The letter of the law is that the way I do my paper collages, I am violating the copyright held by every photographer, artist, and graphic designer who produced the image I cut up. The letter of the law is that when we write centos, unless the original work is out of copyright (and that is very rare, as even texts from Homer's time are often still in copyright for the translator, or the work of writers from the first half of the 20th century are often still in copyright for a family member or trustee), we are violating copyright.

Yet, the cento and the visual collage are clearly "new works." The way Muench smashes lines together or deftly weaves them into a new fabric is her art. The way she sees connections and makes for us as readers some wholly new experience is her art. Is that art by its nature something less than a poem in which she brings each word to the page on her own? Is the cento that much different from my own experience with word banks, in which I "steal" words from other writers and smash them together to form lines of my own? Where does the line exist between raw material and theft?

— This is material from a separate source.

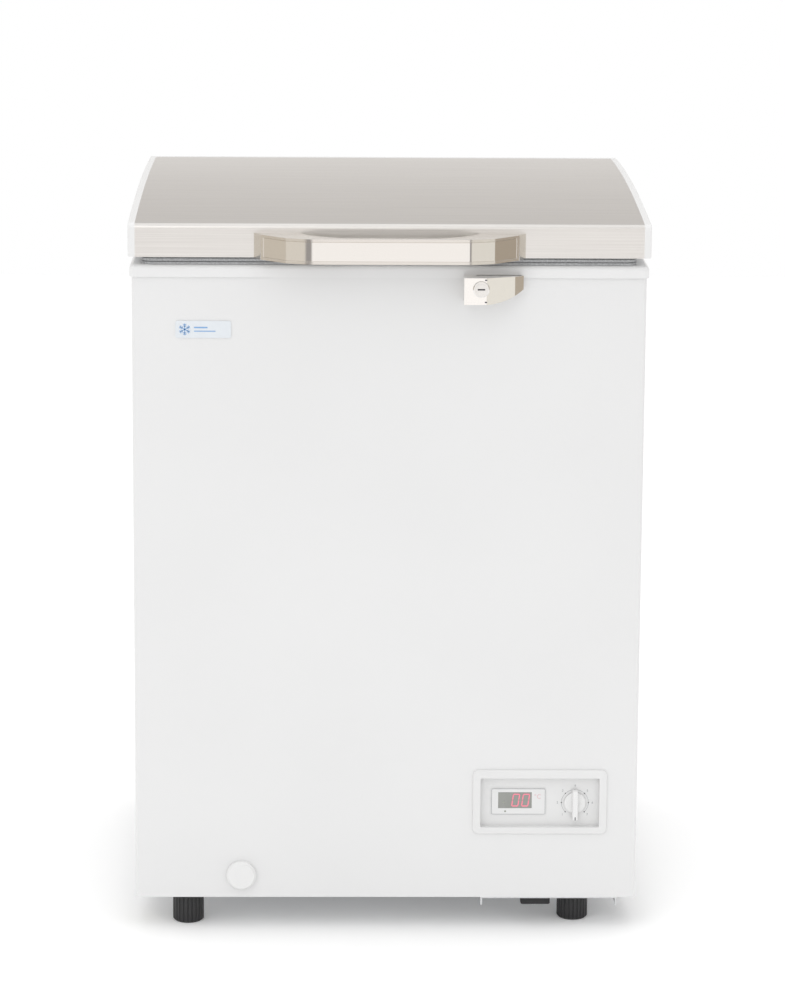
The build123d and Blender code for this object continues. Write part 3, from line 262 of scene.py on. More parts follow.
def grain(tree, scale, detail=3.0, stretch=(1, 1, 1), kind="ShaderNodeTexNoise"):
    """A noise or cell pattern on Object coordinates, stretched along any axis."""
    spot = tree.nodes.new("ShaderNodeTexCoord")
    mapping = tree.nodes.new("ShaderNodeMapping")
    mapping.inputs["Scale"].default_value = stretch
    pattern = tree.nodes.new(kind)
    pattern.inputs["Scale"].default_value = scale
    if "Detail" in pattern.inputs:
        pattern.inputs["Detail"].default_value = detail
    tree.links.new(spot.outputs["Object"], mapping.inputs[0])
    tree.links.new(mapping.outputs[0], pattern.inputs["Vector"])
    return pattern.outputs[0]


def vary_gloss(tree, shader, source, low, high):
    """Roughness runs between two values with the pattern."""
    span = tree.nodes.new("ShaderNodeMapRange")
    span.inputs["From Min"].default_value = 0.3
    span.inputs["From Max"].default_value = 0.7
    span.inputs["To Min"].default_value = low
    span.inputs["To Max"].default_value = high
    tree.links.new(source, span.inputs["Value"])
    tree.links.new(span.outputs[0], shader.inputs["Roughness"])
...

I know that in other cultures, the idea of individual ownership is not so onerous, but in the 21st century American world of "me, me, me" "look at what I did" the cento (and the collage) stands out as a challenge it seems, as a place to acknowledge the makers of the original pieces while at the same time enjoying and celebrating the new creation. And Trace is certainly a collection that I celebrate.

4 comments:

Carol Berg said...

Such great questions Sandy! Thank you for your thoughtfulness!

Sandy Longhorn said...

Thanks, Carol. I've always been good at asking the questions. Coming up with the answers is a whole other ball of wax. :)

Kathleen said...

I am reading this chapbook, too! Also, like you, I keep pondering these questions of attribution, etc.--as writer and as editor. How do we honor the sources...? Thanks for talking about it.

Sandy Longhorn said...

Thanks, Kathleen. Glad I'm not alone!